> [What the task asks]: Write out exactly the lines from the line with "Keep writing the" through the line with "if empty is", including both, and nothing more.

* Begin *

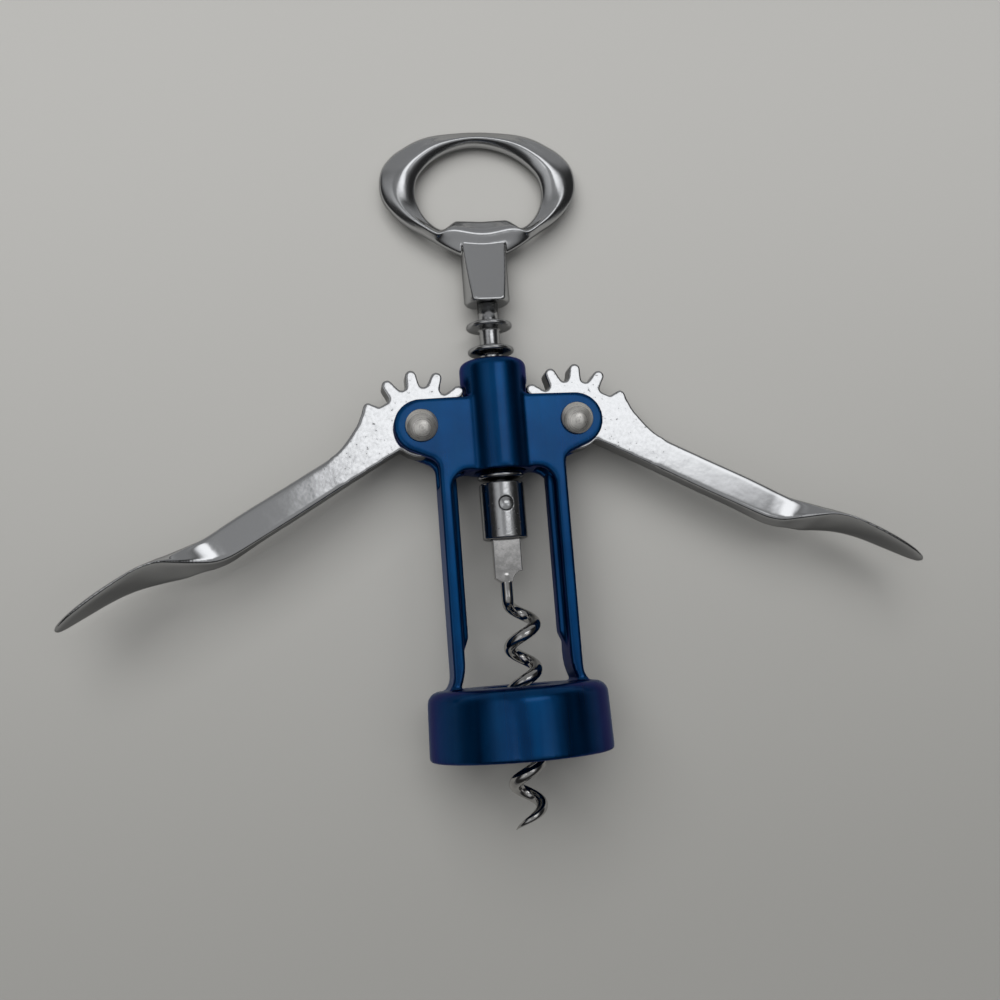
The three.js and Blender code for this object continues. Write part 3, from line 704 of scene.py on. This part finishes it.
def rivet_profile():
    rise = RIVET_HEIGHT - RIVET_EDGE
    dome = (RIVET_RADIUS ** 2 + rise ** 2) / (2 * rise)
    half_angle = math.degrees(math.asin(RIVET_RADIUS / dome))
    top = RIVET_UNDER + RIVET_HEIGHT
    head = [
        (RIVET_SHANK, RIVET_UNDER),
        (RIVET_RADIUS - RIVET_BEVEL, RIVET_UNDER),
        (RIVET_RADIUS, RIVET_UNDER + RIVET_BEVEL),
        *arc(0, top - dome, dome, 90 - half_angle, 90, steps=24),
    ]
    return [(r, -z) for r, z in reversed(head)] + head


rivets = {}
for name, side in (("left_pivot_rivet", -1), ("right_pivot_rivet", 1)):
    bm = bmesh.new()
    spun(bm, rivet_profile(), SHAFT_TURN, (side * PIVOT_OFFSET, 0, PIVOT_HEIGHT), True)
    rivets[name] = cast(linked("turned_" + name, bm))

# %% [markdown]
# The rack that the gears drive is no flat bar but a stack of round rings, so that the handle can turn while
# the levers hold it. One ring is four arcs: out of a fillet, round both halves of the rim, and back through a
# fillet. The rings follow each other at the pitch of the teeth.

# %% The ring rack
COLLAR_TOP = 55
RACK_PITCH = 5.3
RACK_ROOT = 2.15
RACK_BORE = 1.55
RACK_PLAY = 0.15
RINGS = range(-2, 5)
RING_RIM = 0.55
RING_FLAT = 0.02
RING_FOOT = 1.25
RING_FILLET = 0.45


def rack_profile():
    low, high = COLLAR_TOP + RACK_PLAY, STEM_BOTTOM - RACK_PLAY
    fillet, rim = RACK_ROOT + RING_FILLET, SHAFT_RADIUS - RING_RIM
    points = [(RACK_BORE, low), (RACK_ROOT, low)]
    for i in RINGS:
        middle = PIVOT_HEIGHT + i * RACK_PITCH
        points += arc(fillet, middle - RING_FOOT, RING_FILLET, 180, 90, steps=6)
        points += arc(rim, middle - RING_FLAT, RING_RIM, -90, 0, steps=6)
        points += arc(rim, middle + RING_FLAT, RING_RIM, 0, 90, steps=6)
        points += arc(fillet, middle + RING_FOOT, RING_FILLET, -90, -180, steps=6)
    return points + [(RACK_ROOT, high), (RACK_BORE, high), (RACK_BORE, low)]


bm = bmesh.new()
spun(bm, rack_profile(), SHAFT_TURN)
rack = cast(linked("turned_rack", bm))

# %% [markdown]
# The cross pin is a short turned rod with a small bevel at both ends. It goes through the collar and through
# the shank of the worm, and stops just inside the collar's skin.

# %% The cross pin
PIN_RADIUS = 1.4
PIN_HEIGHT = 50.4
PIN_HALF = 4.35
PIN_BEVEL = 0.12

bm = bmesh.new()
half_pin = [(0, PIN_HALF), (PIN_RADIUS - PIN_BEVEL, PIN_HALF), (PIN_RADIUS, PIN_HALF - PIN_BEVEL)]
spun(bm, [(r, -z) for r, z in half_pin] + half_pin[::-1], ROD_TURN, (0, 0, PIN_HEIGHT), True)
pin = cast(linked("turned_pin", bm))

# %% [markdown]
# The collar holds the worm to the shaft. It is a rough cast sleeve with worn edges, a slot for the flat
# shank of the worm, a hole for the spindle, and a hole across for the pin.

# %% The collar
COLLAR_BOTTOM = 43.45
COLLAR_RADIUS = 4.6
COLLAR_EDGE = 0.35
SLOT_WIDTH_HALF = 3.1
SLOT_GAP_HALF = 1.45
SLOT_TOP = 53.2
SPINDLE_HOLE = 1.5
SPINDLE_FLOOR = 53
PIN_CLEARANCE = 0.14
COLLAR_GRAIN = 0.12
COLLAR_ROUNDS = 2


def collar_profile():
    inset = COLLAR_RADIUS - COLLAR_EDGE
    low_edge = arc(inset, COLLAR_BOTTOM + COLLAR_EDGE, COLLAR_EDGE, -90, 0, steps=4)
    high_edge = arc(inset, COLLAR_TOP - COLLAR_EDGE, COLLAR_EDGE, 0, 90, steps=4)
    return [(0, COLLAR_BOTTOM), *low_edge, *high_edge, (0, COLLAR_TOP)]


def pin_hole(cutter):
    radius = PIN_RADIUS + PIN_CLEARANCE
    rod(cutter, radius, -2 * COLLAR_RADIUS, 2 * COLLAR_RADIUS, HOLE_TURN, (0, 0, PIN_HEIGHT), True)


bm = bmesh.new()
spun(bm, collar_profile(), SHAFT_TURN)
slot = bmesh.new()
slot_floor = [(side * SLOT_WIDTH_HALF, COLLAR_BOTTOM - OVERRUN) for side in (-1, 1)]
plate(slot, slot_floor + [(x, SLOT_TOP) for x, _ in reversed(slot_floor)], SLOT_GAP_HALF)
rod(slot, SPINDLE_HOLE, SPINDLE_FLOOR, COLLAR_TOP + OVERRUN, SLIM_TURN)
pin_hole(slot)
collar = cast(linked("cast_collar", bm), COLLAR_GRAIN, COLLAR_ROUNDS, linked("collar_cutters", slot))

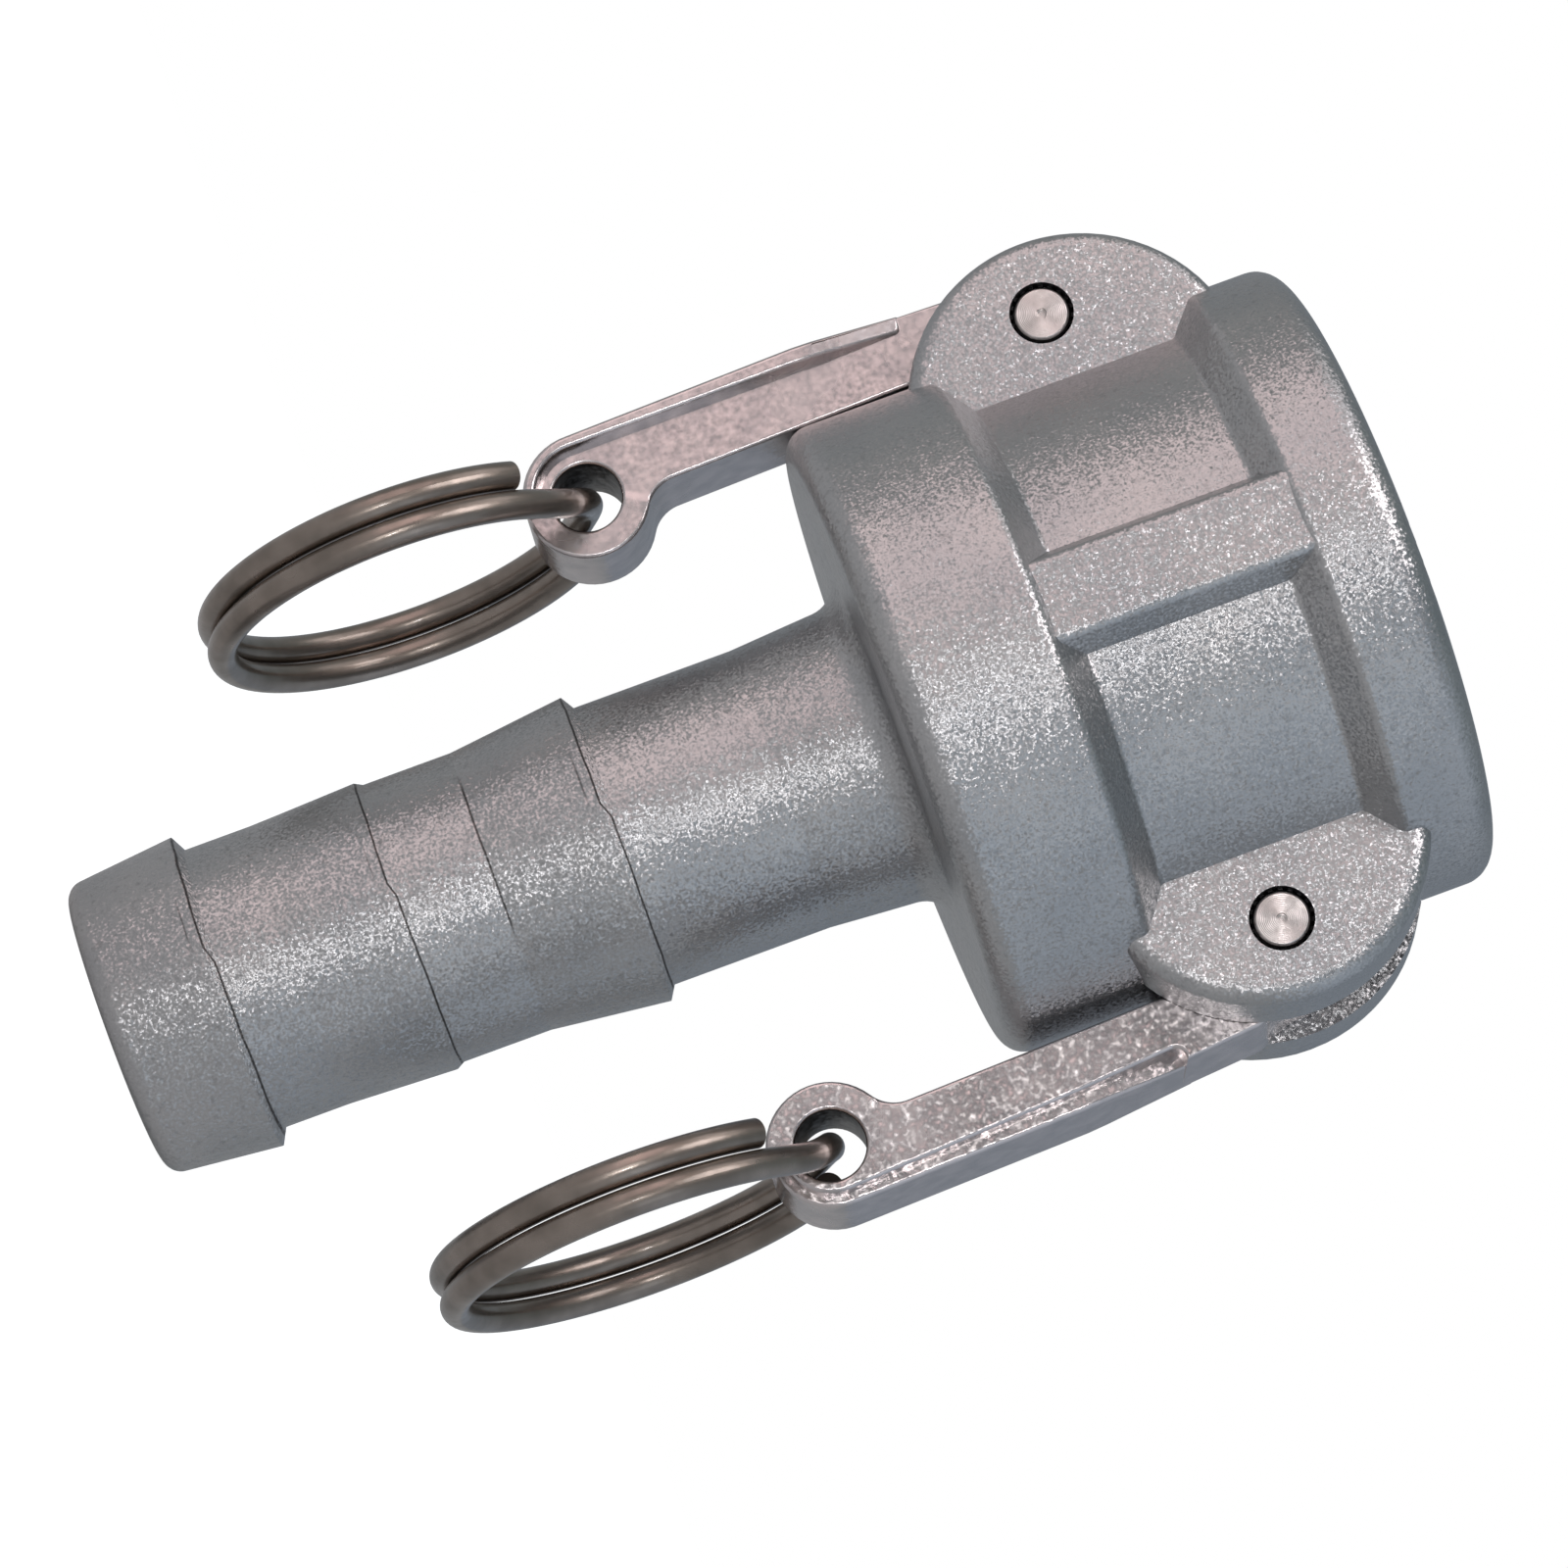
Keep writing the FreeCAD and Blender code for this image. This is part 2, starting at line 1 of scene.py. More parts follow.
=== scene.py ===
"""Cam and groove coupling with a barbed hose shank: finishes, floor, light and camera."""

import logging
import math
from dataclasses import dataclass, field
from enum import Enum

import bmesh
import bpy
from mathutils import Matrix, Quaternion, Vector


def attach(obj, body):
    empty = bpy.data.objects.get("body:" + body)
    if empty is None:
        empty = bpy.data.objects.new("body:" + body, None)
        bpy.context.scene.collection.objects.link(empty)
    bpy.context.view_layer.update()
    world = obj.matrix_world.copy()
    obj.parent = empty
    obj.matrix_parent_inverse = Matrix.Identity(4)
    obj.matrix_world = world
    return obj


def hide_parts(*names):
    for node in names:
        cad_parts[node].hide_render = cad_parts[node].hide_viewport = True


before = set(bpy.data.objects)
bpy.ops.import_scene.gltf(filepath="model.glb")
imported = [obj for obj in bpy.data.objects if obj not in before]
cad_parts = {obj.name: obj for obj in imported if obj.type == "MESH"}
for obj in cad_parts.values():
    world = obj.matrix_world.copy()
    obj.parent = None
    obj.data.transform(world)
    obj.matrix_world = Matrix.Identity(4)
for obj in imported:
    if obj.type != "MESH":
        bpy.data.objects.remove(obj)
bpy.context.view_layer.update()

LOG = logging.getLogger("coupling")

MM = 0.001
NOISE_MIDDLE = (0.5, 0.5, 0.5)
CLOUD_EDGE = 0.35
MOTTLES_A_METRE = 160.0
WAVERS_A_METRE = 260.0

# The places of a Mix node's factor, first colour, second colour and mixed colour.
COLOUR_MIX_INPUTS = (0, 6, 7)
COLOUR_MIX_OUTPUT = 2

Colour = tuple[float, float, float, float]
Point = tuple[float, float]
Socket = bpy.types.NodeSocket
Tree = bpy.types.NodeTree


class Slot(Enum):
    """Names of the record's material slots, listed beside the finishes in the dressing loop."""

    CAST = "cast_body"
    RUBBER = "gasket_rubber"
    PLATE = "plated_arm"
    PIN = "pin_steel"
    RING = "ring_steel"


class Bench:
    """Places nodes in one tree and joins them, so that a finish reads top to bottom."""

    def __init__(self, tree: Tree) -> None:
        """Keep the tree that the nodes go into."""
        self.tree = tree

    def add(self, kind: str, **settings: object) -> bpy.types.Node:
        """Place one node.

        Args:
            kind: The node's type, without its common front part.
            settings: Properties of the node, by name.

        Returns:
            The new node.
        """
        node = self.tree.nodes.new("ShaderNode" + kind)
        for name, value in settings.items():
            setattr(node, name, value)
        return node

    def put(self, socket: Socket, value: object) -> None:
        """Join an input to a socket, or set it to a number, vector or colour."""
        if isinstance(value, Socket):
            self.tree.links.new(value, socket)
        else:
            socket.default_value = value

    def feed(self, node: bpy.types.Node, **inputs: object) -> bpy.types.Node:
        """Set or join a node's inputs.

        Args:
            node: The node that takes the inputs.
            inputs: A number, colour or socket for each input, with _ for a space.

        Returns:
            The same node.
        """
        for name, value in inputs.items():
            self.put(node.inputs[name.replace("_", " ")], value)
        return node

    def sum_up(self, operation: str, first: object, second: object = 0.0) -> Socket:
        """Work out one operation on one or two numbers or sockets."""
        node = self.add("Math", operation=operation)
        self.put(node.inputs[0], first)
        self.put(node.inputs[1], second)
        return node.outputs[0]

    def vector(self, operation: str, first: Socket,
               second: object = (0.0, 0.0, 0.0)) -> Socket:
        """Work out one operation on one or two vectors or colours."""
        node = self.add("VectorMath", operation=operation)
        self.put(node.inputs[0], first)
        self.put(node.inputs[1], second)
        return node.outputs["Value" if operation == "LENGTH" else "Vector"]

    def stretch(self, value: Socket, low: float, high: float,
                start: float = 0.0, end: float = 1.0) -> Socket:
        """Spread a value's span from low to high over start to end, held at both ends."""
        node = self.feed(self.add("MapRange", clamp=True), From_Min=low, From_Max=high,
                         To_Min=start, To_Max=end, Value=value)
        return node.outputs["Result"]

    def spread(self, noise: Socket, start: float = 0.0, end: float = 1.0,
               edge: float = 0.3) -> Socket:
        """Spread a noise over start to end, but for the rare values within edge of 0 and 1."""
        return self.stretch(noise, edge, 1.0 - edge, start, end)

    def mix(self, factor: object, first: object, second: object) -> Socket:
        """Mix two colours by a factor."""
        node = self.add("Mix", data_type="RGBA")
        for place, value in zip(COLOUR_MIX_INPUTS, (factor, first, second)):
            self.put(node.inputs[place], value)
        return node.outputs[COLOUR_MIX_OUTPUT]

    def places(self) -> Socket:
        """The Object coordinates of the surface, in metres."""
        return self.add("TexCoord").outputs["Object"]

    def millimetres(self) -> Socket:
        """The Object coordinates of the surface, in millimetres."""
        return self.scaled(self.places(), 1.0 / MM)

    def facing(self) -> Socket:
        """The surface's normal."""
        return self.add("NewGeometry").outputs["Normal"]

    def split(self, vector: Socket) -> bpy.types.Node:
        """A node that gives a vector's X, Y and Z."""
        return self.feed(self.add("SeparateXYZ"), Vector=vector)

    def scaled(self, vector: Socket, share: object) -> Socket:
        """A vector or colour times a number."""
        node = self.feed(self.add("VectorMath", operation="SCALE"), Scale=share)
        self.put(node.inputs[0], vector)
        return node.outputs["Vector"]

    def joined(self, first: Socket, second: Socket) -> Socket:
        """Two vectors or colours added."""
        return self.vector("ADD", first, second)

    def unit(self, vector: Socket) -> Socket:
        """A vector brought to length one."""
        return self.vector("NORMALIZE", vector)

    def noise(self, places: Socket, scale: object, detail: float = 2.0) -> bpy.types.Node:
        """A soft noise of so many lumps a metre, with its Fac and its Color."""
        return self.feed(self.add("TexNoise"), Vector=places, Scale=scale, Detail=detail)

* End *

> [Exercise answer]:
Keep writing the FreeCAD and Blender code for this image. This is part 2, starting at line 1 of scene.py. More parts follow.
=== scene.py ===
"""Cam and groove coupling with a barbed hose shank: finishes, floor, light and camera."""

import logging
import math
from dataclasses import dataclass, field
from enum import Enum

import bmesh
import bpy
from mathutils import Matrix, Quaternion, Vector


def attach(obj, body):
    empty = bpy.data.objects.get("body:" + body)
    if empty is None:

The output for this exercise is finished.